Two things changed in March: the Treasury started spending down its account, while the banking system's capacity to absorb new reserves was reached, or nearly so. In the graph of the Fed's balance sheet above, reserves, the brownish segment in the lower panel, have been close to flat since then, while the Treasury's account, in green, has declined. But assets continue to expand, so liabilities must also.
That expansion has come in the form of secured borrowing at zero interest through the overnight reverse repo (ON RRP) facility, the yellowish segment just below reserves on the Fed's balance sheet. The decision to continue asset purchases, and the Treasury's plans to spend down the TGA, mean that the ON RRP facility will continue to grow for now.
This has put new strains on money markets. This graph shows interest rates for key overnight funding mechanisms.
These are all overnight rates. Interest on excess reserves is the interest that the Fed pays banks on their deposits. Fed Funds and the overnight bank refinance rate are measures of what banks pay each other for unsecured loans. The secured overnight financing rate and the tri-party general collateral rate are measures of secured repo lending. Although the rates are very low and the spreads are tiny, remember that the daily transaction volume in these markets is more than a trillion dollars. Note that for most of the pandemic, these rates have stayed more or less in order: IOER > FF > OBR > SOFR > TGCR.
But that pattern has broken down since March. The secured measures, SOFR and TGCR, are pressed together at the bottom as the ON RRP facility expands. For money markets, the collapse of spreads at zero is like trying to use a compass while standing on the south pole—every direction is north.
So the Fed agreed to pay five basis points in the ON RRP facility, while raising IOER by the same amount to give some headroom for the other rates—it is taking a few steps off the south pole so that the compass will work again. The Fed's desired outcome of this must be a return of a stable pattern of funding costs, so that it can continue buying securities without breaking money markets.
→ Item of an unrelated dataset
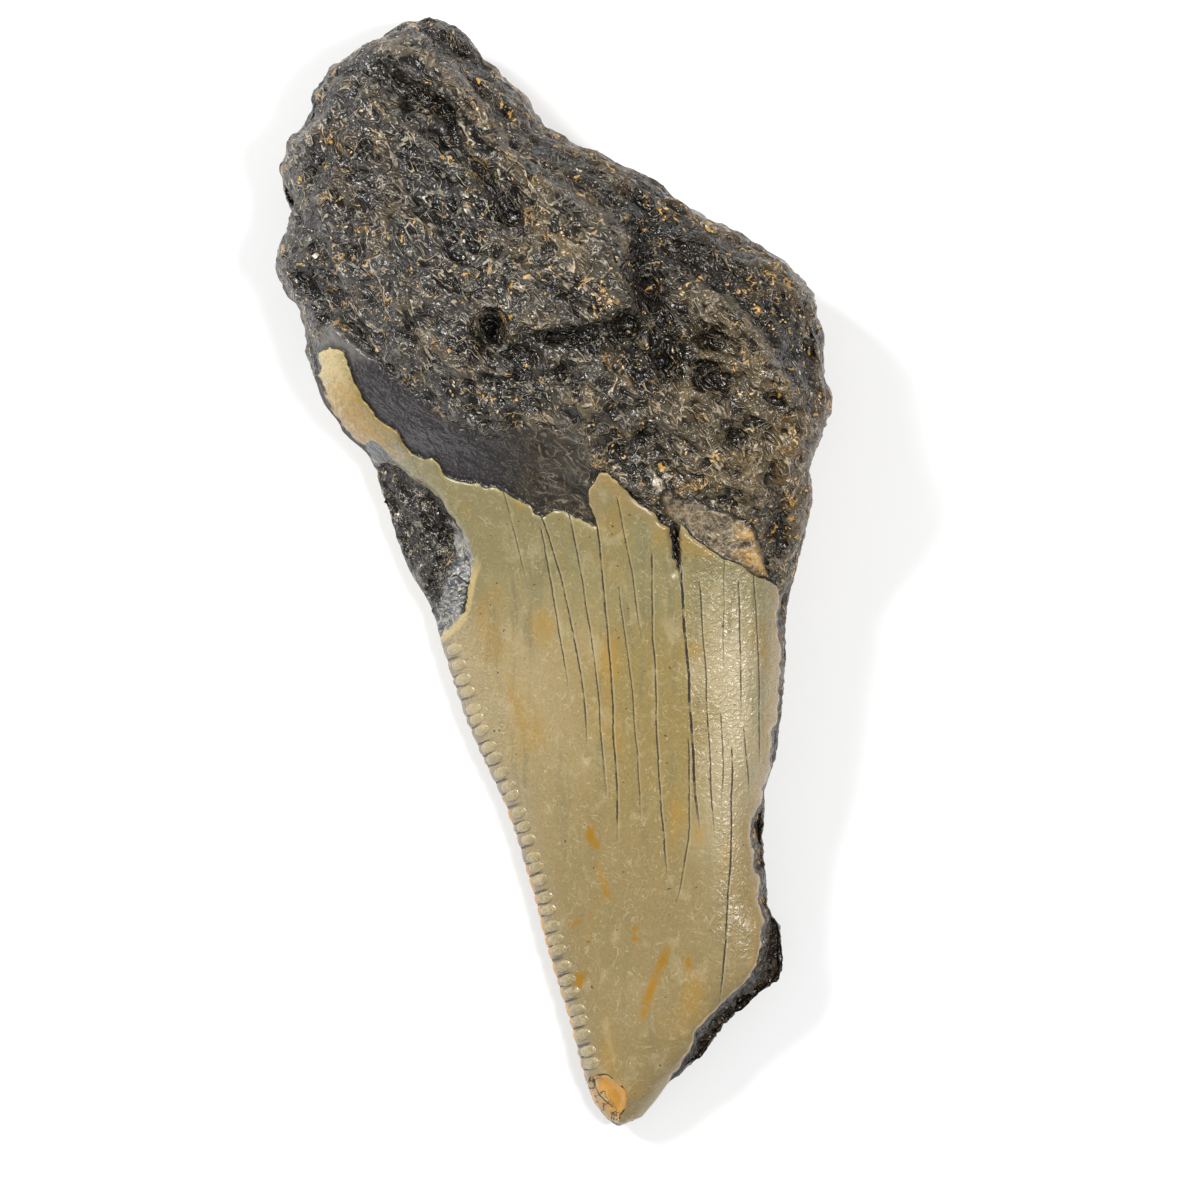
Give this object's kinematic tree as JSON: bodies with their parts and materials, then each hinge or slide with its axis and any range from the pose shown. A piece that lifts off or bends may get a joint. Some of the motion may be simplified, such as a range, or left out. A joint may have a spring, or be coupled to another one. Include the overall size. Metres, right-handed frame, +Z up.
{
  "type": "megalodon tooth",
  "caption": "Partial fossil megalodon tooth with a rough dark root, a smooth olive-tan crown and a serrated cutting edge; broken along its length, lies flat for display.",
  "frame": {"origin": "on the surface the tooth lies on, under the centre of its bounding box", "axes": "+Z up, out of the tooth's convex (tongue-side) face; +Y along its length, from the crown's tip to the root; +X across its width, from the serrated cutting edge to the broken edge"},
  "size_m": [0.0446, 0.0888, 0.0202],
  "materials": {
    "tooth": "dark, rough mineralised root; smooth, softly glossy olive-tan enamel; dark matt fracture"
  },
  "bodies": {
    "root": {"tooth": "tooth"}
  },
  "joints": []
}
My take on the Fed meeting
So, the Fed said this week that the Fed Funds rate will start to rise two years from now, and until then asset purchases will continue until conditions improve. This is a dovish policy, massive asset purchases and zero interest for the next two years, that is being read as hawkish because the timing of the first increase in the headline rate has moved up from 2024 to 2023.
While talking about future policy, the Fed is also actually adjusting policy now. It is increasing rates at the very shortest end to make them positive again. This could (wrongly) be interpreted as a hawkish policy because it is an increase in rates.
It would be more accurate, I think, to read it as an indication that the Fed is in fact having to work quite hard to continue to provide accommodation. It can no longer create new reserves for banks, so now it is creating new reserves for money funds, and in order to do so within the existing financial system, it actually has to raise rates so that it can get some traction. That represents a very different worry—and a much more dovish one—than runaway inflation.
I couldn’t follow the statement “the banking system's capacity to absorb new reserves was reached, or nearly so. “. Any chance you’re planning to write a few lines on basel III? (Or why The FED can no longer create new reserves for banks )?